Попытка стремительно принять эти новые ценности, с которыми ранее велась ожесточенная борьба, в условиях резкой смены общественного порядка ярко отражена в интерьерах домов и квартир новой российской элиты. Как маятник, качнувшийся в противоположную сторону, этот эстетический сдвиг часто уходил в крайности.

Многие решения, принятые в дизайне домов новых русских, сегодня кажутся абсурдными и безвкусными, но тогда они были естественной социальной и психологической реакцией на внезапную смену ценностных ориентиров.

Если максимально упростить эту взаимосвязь, можно сказать, что чем сильнее давление на что-то, тем резче оно высвобождается, когда давление ослабевает.

Это объясняет, почему местность вдоль Рублёвского шоссе в пригороде Москвы, некогда символ престижа, сегодня славится множеством заброшенных коттеджей. Многие возведенные там в период или сразу после Перестройки элитные особняки стоят по-прежнему очень дорого, но не находят покупателей и со временем просто ветшают. Эти дома стали материальными артефактами эпохи и отражают ценности времени, когда они были построены, но сейчас утратили значение и необходимость в новых реалиях общественного сознания.

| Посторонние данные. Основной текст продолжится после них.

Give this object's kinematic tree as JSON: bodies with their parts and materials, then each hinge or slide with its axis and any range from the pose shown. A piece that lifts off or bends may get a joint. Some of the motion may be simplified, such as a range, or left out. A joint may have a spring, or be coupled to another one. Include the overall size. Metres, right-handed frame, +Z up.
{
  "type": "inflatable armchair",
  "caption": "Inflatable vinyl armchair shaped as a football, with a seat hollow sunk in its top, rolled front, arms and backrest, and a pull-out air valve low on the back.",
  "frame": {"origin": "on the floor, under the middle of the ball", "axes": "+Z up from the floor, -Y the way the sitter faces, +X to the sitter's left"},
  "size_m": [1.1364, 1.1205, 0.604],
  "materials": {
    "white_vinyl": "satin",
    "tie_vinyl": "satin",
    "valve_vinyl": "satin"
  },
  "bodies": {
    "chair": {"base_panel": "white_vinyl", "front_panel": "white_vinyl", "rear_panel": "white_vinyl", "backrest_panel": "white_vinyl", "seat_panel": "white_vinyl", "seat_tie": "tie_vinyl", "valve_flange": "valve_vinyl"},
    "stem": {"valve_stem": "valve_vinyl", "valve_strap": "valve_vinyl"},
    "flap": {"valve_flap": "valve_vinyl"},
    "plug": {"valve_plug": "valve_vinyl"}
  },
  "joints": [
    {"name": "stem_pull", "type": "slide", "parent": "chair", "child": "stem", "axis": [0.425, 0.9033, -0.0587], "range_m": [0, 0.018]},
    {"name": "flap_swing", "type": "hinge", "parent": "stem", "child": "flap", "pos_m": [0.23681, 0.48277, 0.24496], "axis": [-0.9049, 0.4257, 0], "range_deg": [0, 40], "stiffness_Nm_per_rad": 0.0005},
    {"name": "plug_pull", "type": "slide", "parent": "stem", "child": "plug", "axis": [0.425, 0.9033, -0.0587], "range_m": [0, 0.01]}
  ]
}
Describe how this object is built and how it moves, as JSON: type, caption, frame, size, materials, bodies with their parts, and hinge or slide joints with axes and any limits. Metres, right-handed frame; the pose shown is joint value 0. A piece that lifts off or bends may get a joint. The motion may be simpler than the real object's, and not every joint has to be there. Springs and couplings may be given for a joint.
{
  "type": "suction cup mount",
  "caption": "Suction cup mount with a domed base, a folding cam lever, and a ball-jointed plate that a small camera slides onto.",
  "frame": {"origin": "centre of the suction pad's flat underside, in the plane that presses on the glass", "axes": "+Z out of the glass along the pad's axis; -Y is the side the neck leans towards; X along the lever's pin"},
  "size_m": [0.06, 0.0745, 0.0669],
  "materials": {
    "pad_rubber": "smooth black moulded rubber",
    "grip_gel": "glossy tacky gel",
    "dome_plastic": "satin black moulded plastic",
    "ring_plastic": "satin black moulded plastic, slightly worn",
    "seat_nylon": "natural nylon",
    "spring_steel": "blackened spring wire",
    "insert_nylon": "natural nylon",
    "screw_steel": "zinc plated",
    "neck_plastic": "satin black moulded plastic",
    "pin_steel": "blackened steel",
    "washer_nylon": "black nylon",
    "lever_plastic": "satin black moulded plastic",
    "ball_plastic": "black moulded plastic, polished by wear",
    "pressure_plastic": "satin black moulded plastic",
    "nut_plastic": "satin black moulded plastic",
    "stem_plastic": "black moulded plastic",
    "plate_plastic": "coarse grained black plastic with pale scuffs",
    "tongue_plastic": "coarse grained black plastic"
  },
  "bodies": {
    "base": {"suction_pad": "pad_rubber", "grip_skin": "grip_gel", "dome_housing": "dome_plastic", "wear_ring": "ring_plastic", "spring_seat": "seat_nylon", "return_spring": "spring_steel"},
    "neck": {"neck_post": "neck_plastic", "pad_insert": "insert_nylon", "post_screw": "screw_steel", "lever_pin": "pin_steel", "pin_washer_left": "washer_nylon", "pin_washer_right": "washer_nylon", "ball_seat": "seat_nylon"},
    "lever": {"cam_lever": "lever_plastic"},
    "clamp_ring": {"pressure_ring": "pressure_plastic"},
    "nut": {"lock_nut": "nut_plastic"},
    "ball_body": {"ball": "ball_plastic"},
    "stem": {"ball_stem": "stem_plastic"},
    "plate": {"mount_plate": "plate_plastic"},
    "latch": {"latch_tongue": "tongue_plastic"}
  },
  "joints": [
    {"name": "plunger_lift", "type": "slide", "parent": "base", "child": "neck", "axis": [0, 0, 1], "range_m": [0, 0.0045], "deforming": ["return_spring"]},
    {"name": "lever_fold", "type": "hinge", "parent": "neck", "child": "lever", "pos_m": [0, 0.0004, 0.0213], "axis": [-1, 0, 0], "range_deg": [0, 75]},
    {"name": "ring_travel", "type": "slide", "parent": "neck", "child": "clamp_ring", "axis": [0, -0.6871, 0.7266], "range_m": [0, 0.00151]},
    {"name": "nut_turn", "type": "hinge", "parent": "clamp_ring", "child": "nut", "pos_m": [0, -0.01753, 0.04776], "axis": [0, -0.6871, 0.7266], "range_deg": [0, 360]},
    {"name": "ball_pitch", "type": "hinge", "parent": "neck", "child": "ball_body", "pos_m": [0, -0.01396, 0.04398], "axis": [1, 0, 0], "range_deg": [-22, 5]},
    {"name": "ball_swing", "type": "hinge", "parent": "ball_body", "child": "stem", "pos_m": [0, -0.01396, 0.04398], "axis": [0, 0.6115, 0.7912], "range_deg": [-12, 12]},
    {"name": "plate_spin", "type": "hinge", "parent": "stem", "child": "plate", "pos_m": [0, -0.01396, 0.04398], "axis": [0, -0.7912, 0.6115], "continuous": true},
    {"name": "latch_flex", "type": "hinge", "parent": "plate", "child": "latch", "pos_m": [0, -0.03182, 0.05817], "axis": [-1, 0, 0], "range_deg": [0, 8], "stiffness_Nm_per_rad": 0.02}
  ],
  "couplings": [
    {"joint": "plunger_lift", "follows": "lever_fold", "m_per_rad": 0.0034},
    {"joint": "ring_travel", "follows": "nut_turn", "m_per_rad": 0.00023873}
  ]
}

Подход к мещанским ценностям как к чему-то позитивному и социально прогрессивному после распада СССР можно также рассматривать как следствие растущей неопределенности в повседневной жизни того периода. Как пишет об этом социальный антрополог позднего социализма Алексей Юрчак, в советское время люди могли участвовать в институтах и ритуалах советской системы, но интерпретировали их по-разному, зачастую не так, как того ожидало государство.

Перестройка и распад Советского Союза привели к тому, что эти скрытые противоречия стали очевидными: общество столкнулось с необходимостью не только осмыслить окружающую реальность, но и выстроить новую систему.

Эта смена социальных ценностей находит отражение в материальной среде: в одних случаях это привело к разрушению старых пространств, в других — к внедрению новых элементов, символизирующих изменившиеся идеалы.